Re: [Xen-devel] kernel panic in skb_copy_bits

On 06/29/13 15:20, Eric Dumazet wrote:
> On Sat, 2013-06-29 at 07:36 +0800, Joe Jin wrote:
>> Hi Eric,
>> The patch not fix the issue and panic as same as early I posted:
>>> BUG: unable to handle kernel paging request at ffff88006d9e8d48
>>> IP: [<ffffffff812605bb>] memcpy+0xb/0x120
>>> PGD 1798067 PUD 1fd2067 PMD 213f067 PTE 0
>>> Oops: 0000 [#1] SMP 
>>> CPU 7 
>>> Modules linked in: dm_nfs tun nfs fscache auth_rpcgss nfs_acl xen_blkback 
>>> xen_netback xen_gntdev xen_evtchn lockd sunrpc bridge stp llc bonding 
>>> be2iscsi iscsi_boot_sysfs ib_iser rdma_cm ib_cm iw_cm ib_sa ib_mad ib_core 
>>> ib_addr iscsi_tcp bnx2i cnic uio ipv6 cxgb3i libcxgbi cxgb3 mdio 
>>> dm_round_robin dm_multipath libiscsi_tcp libiscsi scsi_transport_iscsi 
>>> xenfs xen_privcmd video sbs sbshc acpi_memhotplug acpi_ipmi ipmi_msghandler 
>>> parport_pc lp parport ixgbe dca sr_mod cdrom bnx2 radeon ttm drm_kms_helper 
>>> drm snd_seq_dummy i2c_algo_bit i2c_core snd_seq_oss snd_seq_midi_event 
>>> snd_seq snd_seq_device snd_pcm_oss snd_mixer_oss serio_raw snd_pcm 
>>> snd_timer snd soundcore snd_page_alloc iTCO_wdt pcspkr iTCO_vendor_support 
>>> pata_acpi dcdbas i5k_amb ata_generic hwmon floppy ghes i5000_edac edac_core 
>>> hed dm_snapshot dm_zero dm_mirror dm_region_hash dm_log dm_mod usb_storage 
>>> lpfc scsi_transport_fc scsi_tgt ata_piix sg shpchp mptsas mptscsih mptbase 
>>> scsi_transport_sas sd_mod crc_t10dif ex!
>  t3!
>>   jbd mbcac
>> he
>>> Pid: 0, comm: swapper Tainted: G        W   2.6.39-300.32.1.el5uek #1 Dell 
>>> Inc.

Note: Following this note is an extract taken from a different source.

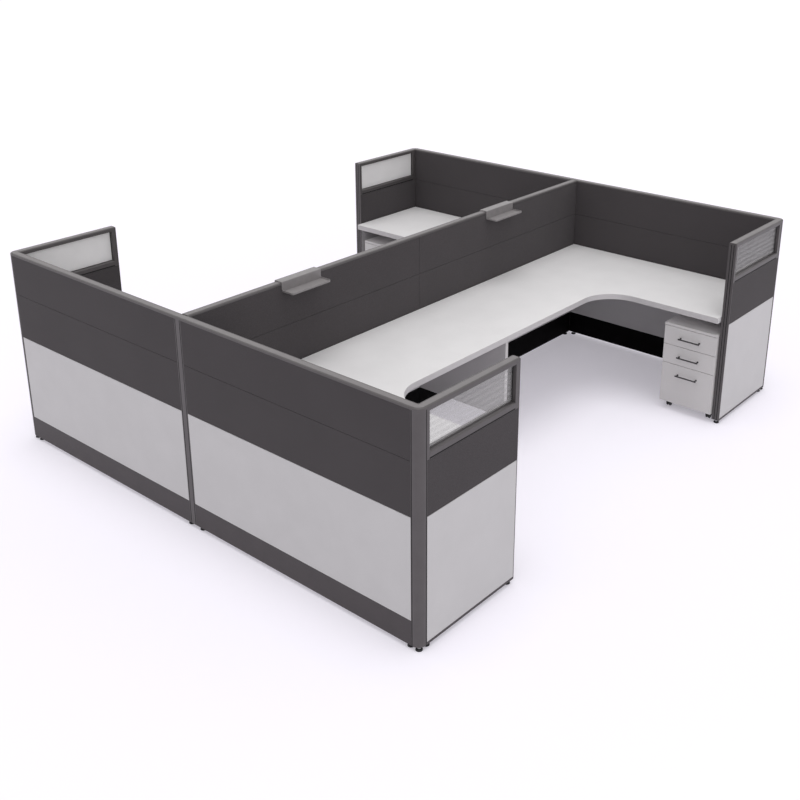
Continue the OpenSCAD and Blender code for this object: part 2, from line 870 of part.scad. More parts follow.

PowerEdge 2950/0DP246
> By the way my patch was for current kernels, not for 2.6.39
> For instance, I was not able to reproduce the crash with 3.3
> RCU in neighbour code was added in 2.6.37, but it looks like this code
> is a bit fragile because all the kfree_skb() are done while neighbour
> locks are held.
> So if a skb destructor triggers a new call to neighbour code, I presume
> some bad things can happen. LOCKDEP could eventually help to detect
> this.
> You could try to replace these kfree_skb() calls to dev_kfree_skb_irq()
> just in case.
> (Do not forget the __skb_queue_purge() ones)
> Try a LOCKDEP build as well.

So far we suspected it caused by iscsi called sendpage(), and later page
be unmapped but still trying copy skb. We'll try to disable sg to see if
help or no.